▶ **SOURCE EXCERPT**
═══
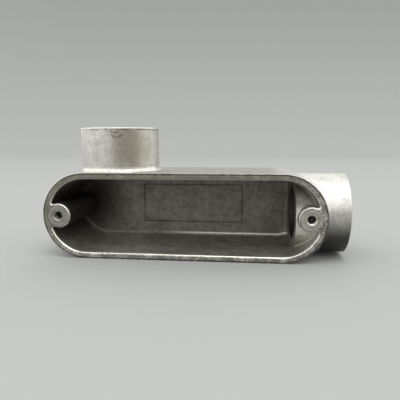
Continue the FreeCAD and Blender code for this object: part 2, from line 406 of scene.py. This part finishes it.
# %% Tumbled finish
TUMBLED = "dad8d3"
TUMBLED_DULL = "c4c2bc"
SPECK = "6f6c66"                           # small hollows that the stones don't reach
OILY = "a39c8e"
GREY_BAND = "aaa79f"
FLAT_SIDE_SHADE = "8a8882"                       # painted shade on the flat long sides
UNDERSIDE_SHADE = "3c3b38"                       # painted shade on the end hub's underside
CLOUD_SIZE = 6 * MM
STONE_MARK_SIZE = 0.8 * MM
STONE_MARK_DEPTH = 0.03 * MM

hub_front = hub_y - HUB_RADIUS
oil_middle = (side_mouth.x + 11 * MM, hub_front, side_mouth.z - 9 * MM)
band_middle = (side_mouth.x, hub_front, side_mouth.z - 14 * MM)
SIDE_HUB_STAINS = (                        # middle, reach, strength and colour
    (oil_middle, (12 * MM, 18 * MM, 17 * MM), 0.85, OILY),
    (band_middle, (7 * MM, 14 * MM, 16 * MM), 0.3, GREY_BAND),
)


def shaded_places(tree, at):
    """Masks of painted shade: the flat long sides, and the end hub's underside."""
    end_wall_x = END_X + RIM_RADIUS
    out = add(tree, MATH, at.z, operation="ABSOLUTE")
    along = add(tree, MATH, at.x, operation="ABSOLUTE")
    flat_side_shade = all_of(
        tree,
        add(tree, MATH, out, RIM_RADIUS, 0.4 * MM, operation="COMPARE"),
        add(tree, MAP_RANGE, along, END_X + 4 * MM, END_X - 8 * MM, **SMOOTH),
        0.6,
    )
    underside_shade = all_of(
        tree,
        add(tree, MAP_RANGE, at.z, 5 * MM, -11 * MM, **SMOOTH),
        add(tree, MATH, at.x, end_wall_x - 2 * MM, operation="GREATER_THAN"),
        0.95,
    )
    return flat_side_shade, underside_shade


def tumbled(tree, at):
    cloud = add(tree, NOISE, at.place, 1 / CLOUD_SIZE, 5.0, 0.6)
    marks = add(tree, NOISE, at.place, 1 / STONE_MARK_SIZE, 3.0, 0.7)
    ragged = wander(tree, at.place, 5 * MM, 5.0, 0.65, 0.9)
    stains = [
        (all_of(tree, patch(tree, at.place, middle, reach, ragged), strength), stain)
        for middle, reach, strength, stain in SIDE_HUB_STAINS
    ]
    dull = add(tree, MAP_RANGE, cloud, 0.35, 0.7, **SMOOTH)
    specks = add(tree, MAP_RANGE, marks, 0.42, 0.72, 0.0, 0.42, **SMOOTH)
    # Painted shade on the flat long sides and the end hub's underside.
    flat_side_shade, underside_shade = shaded_places(tree, at)
    shaded = ((underside_shade, UNDERSIDE_SHADE), (flat_side_shade, FLAT_SIDE_SHADE))
    colour = tinted(tree, TUMBLED, (dull, TUMBLED_DULL), *stains, (specks, SPECK), *shaded)
    rough = add(tree, MAP_RANGE, cloud, 0.3, 0.7, 0.34, 0.46, **SMOOTH)
    return colour, rough, add(tree, MATH, marks, STONE_MARK_DEPTH, operation="MULTIPLY")


print("tumbled finish with", len(SIDE_HUB_STAINS), "stains on the side hub")

# %% [markdown]
# ## Inside skin
#
# The stones don't reach into the trough, so it keeps the skin that the mould left: duller, a little
# lumpy, with brown stains from the oil that lets the casting leave the mould. It is darker than the
# outside, partly as the mould's skin and partly as painted shade, and more painted shade darkens it
# towards the back wall. A large blot of painted shade makes the left end nearly black.

# %% Inside finish
# The inside's colour is darker than the outside's partly as painted shade.
SKIN = "a09d95"
SKIN_STAIN_AND_SHADE = "75716a"
SKIN_DARK = "63605a"
SKIN_PAINTED_SHADE = "34322d"
LUMP_SIZE = 2.2 * MM
LUMP_HEIGHT = 0.05 * MM
STAIN_SIZE = 9 * MM
# A blot of painted shade that makes the left end nearly black.
PAINTED_SHADE_MIDDLE = (-END_X - 10 * MM, high.y / 2, 2 * MM)
PAINTED_SHADE_REACH = (24 * MM, 44 * MM, 23 * MM)


def inside_skin(tree, at):
    lumps = add(tree, NOISE, at.place, 1 / LUMP_SIZE, 4.0, 0.6)
    stains = add(tree, NOISE, at.place, 1 / STAIN_SIZE, 6.0, 0.7)
    # Painted shade: darker towards the back wall, and the blot at the left end.
    shade_depths = (TROUGH_BACK - 2.5 * MM, TROUGH_BACK - 0.5 * MM)
    shade_blot = patch(tree, at.place, PAINTED_SHADE_MIDDLE, PAINTED_SHADE_REACH)
    coats = (
        (add(tree, MAP_RANGE, stains, 0.38, 0.66, 0.0, 0.75, **SMOOTH), SKIN_STAIN_AND_SHADE),
        (add(tree, MAP_RANGE, lumps, 0.45, 0.75, 0.0, 0.3, **SMOOTH), SKIN_DARK),
        (add(tree, MAP_RANGE, at.y, *shade_depths, 0.0, 0.45, **SMOOTH), SKIN_STAIN_AND_SHADE),
        (all_of(tree, shade_blot, 0.92), SKIN_PAINTED_SHADE),
    )
    rough = add(tree, MAP_RANGE, lumps, 0.3, 0.7, 0.6, 0.74, **SMOOTH)
    return tinted(tree, SKIN, *coats), rough, add(tree, MATH, lumps, LUMP_HEIGHT, operation="MULTIPLY")


print("inside finish, burnt round", PAINTED_SHADE_MIDDLE)

# %% [markdown]
# ## Belt-ground rim
#
# The rim is ground flat on a belt, which runs along the body and leaves scratches in that direction. The
# scratches are noise, stretched along the body by a Mapping node, which costs nothing in the mesh. They
# are drawn about 0.4 mm apart, coarser than a real belt's. Oily hands hold the body by its upper left
# part, so the rim is browner towards there.

# %% Ground finish
GROUND = "d4d1c9"
GROUND_DARK = "7f7c74"
HANDLED = "76736a"
BELT_STRETCH = (0.3, 1.0, 1.0)
SCRATCH_SIZE = 0.45 * MM
SCRATCH_DEPTH = 0.02 * MM
CLOUD_ON_RIM = 7 * MM                      # size of the darker places between the scratches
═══
▶ **PROBLEM DETAILS**
Print the whole listing exactly as it is.

▶ **RESULT BELOW**
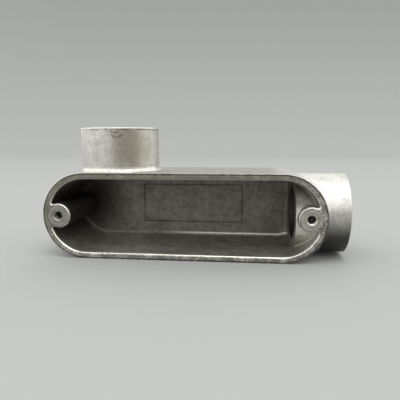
Continue the FreeCAD and Blender code for this object: part 2, from line 406 of scene.py. This part finishes it.
# %% Tumbled finish
TUMBLED = "dad8d3"
TUMBLED_DULL = "c4c2bc"
SPECK = "6f6c66"                           # small hollows that the stones don't reach
OILY = "a39c8e"
GREY_BAND = "aaa79f"
FLAT_SIDE_SHADE = "8a8882"                       # painted shade on the flat long sides
UNDERSIDE_SHADE = "3c3b38"                       # painted shade on the end hub's underside
CLOUD_SIZE = 6 * MM
STONE_MARK_SIZE = 0.8 * MM
STONE_MARK_DEPTH = 0.03 * MM

hub_front = hub_y - HUB_RADIUS
oil_middle = (side_mouth.x + 11 * MM, hub_front, side_mouth.z - 9 * MM)
band_middle = (side_mouth.x, hub_front, side_mouth.z - 14 * MM)
SIDE_HUB_STAINS = (                        # middle, reach, strength and colour
    (oil_middle, (12 * MM, 18 * MM, 17 * MM), 0.85, OILY),
    (band_middle, (7 * MM, 14 * MM, 16 * MM), 0.3, GREY_BAND),
)


def shaded_places(tree, at):
    """Masks of painted shade: the flat long sides, and the end hub's underside."""
    end_wall_x = END_X + RIM_RADIUS
    out = add(tree, MATH, at.z, operation="ABSOLUTE")
    along = add(tree, MATH, at.x, operation="ABSOLUTE")
    flat_side_shade = all_of(
        tree,
        add(tree, MATH, out, RIM_RADIUS, 0.4 * MM, operation="COMPARE"),
        add(tree, MAP_RANGE, along, END_X + 4 * MM, END_X - 8 * MM, **SMOOTH),
        0.6,
    )
    underside_shade = all_of(
        tree,
        add(tree, MAP_RANGE, at.z, 5 * MM, -11 * MM, **SMOOTH),
        add(tree, MATH, at.x, end_wall_x - 2 * MM, operation="GREATER_THAN"),
        0.95,
    )
    return flat_side_shade, underside_shade


def tumbled(tree, at):
    cloud = add(tree, NOISE, at.place, 1 / CLOUD_SIZE, 5.0, 0.6)
    marks = add(tree, NOISE, at.place, 1 / STONE_MARK_SIZE, 3.0, 0.7)
    ragged = wander(tree, at.place, 5 * MM, 5.0, 0.65, 0.9)
    stains = [
        (all_of(tree, patch(tree, at.place, middle, reach, ragged), strength), stain)
        for middle, reach, strength, stain in SIDE_HUB_STAINS
    ]
    dull = add(tree, MAP_RANGE, cloud, 0.35, 0.7, **SMOOTH)
    specks = add(tree, MAP_RANGE, marks, 0.42, 0.72, 0.0, 0.42, **SMOOTH)
    # Painted shade on the flat long sides and the end hub's underside.
    flat_side_shade, underside_shade = shaded_places(tree, at)
    shaded = ((underside_shade, UNDERSIDE_SHADE), (flat_side_shade, FLAT_SIDE_SHADE))
    colour = tinted(tree, TUMBLED, (dull, TUMBLED_DULL), *stains, (specks, SPECK), *shaded)
    rough = add(tree, MAP_RANGE, cloud, 0.3, 0.7, 0.34, 0.46, **SMOOTH)
    return colour, rough, add(tree, MATH, marks, STONE_MARK_DEPTH, operation="MULTIPLY")


print("tumbled finish with", len(SIDE_HUB_STAINS), "stains on the side hub")

# %% [markdown]
# ## Inside skin
#
# The stones don't reach into the trough, so it keeps the skin that the mould left: duller, a little
# lumpy, with brown stains from the oil that lets the casting leave the mould. It is darker than the
# outside, partly as the mould's skin and partly as painted shade, and more painted shade darkens it
# towards the back wall. A large blot of painted shade makes the left end nearly black.

# %% Inside finish
# The inside's colour is darker than the outside's partly as painted shade.
SKIN = "a09d95"
SKIN_STAIN_AND_SHADE = "75716a"
SKIN_DARK = "63605a"
SKIN_PAINTED_SHADE = "34322d"
LUMP_SIZE = 2.2 * MM
LUMP_HEIGHT = 0.05 * MM
STAIN_SIZE = 9 * MM
# A blot of painted shade that makes the left end nearly black.
PAINTED_SHADE_MIDDLE = (-END_X - 10 * MM, high.y / 2, 2 * MM)
PAINTED_SHADE_REACH = (24 * MM, 44 * MM, 23 * MM)


def inside_skin(tree, at):
    lumps = add(tree, NOISE, at.place, 1 / LUMP_SIZE, 4.0, 0.6)
    stains = add(tree, NOISE, at.place, 1 / STAIN_SIZE, 6.0, 0.7)
    # Painted shade: darker towards the back wall, and the blot at the left end.
    shade_depths = (TROUGH_BACK - 2.5 * MM, TROUGH_BACK - 0.5 * MM)
    shade_blot = patch(tree, at.place, PAINTED_SHADE_MIDDLE, PAINTED_SHADE_REACH)
    coats = (
        (add(tree, MAP_RANGE, stains, 0.38, 0.66, 0.0, 0.75, **SMOOTH), SKIN_STAIN_AND_SHADE),
        (add(tree, MAP_RANGE, lumps, 0.45, 0.75, 0.0, 0.3, **SMOOTH), SKIN_DARK),
        (add(tree, MAP_RANGE, at.y, *shade_depths, 0.0, 0.45, **SMOOTH), SKIN_STAIN_AND_SHADE),
        (all_of(tree, shade_blot, 0.92), SKIN_PAINTED_SHADE),
    )
    rough = add(tree, MAP_RANGE, lumps, 0.3, 0.7, 0.6, 0.74, **SMOOTH)
    return tinted(tree, SKIN, *coats), rough, add(tree, MATH, lumps, LUMP_HEIGHT, operation="MULTIPLY")


print("inside finish, burnt round", PAINTED_SHADE_MIDDLE)

# %% [markdown]
# ## Belt-ground rim
#
# The rim is ground flat on a belt, which runs along the body and leaves scratches in that direction. The
# scratches are noise, stretched along the body by a Mapping node, which costs nothing in the mesh. They
# are drawn about 0.4 mm apart, coarser than a real belt's. Oily hands hold the body by its upper left
# part, so the rim is browner towards there.

# %% Ground finish
GROUND = "d4d1c9"
GROUND_DARK = "7f7c74"
HANDLED = "76736a"
BELT_STRETCH = (0.3, 1.0, 1.0)
SCRATCH_SIZE = 0.45 * MM
SCRATCH_DEPTH = 0.02 * MM
CLOUD_ON_RIM = 7 * MM                      # size of the darker places between the scratches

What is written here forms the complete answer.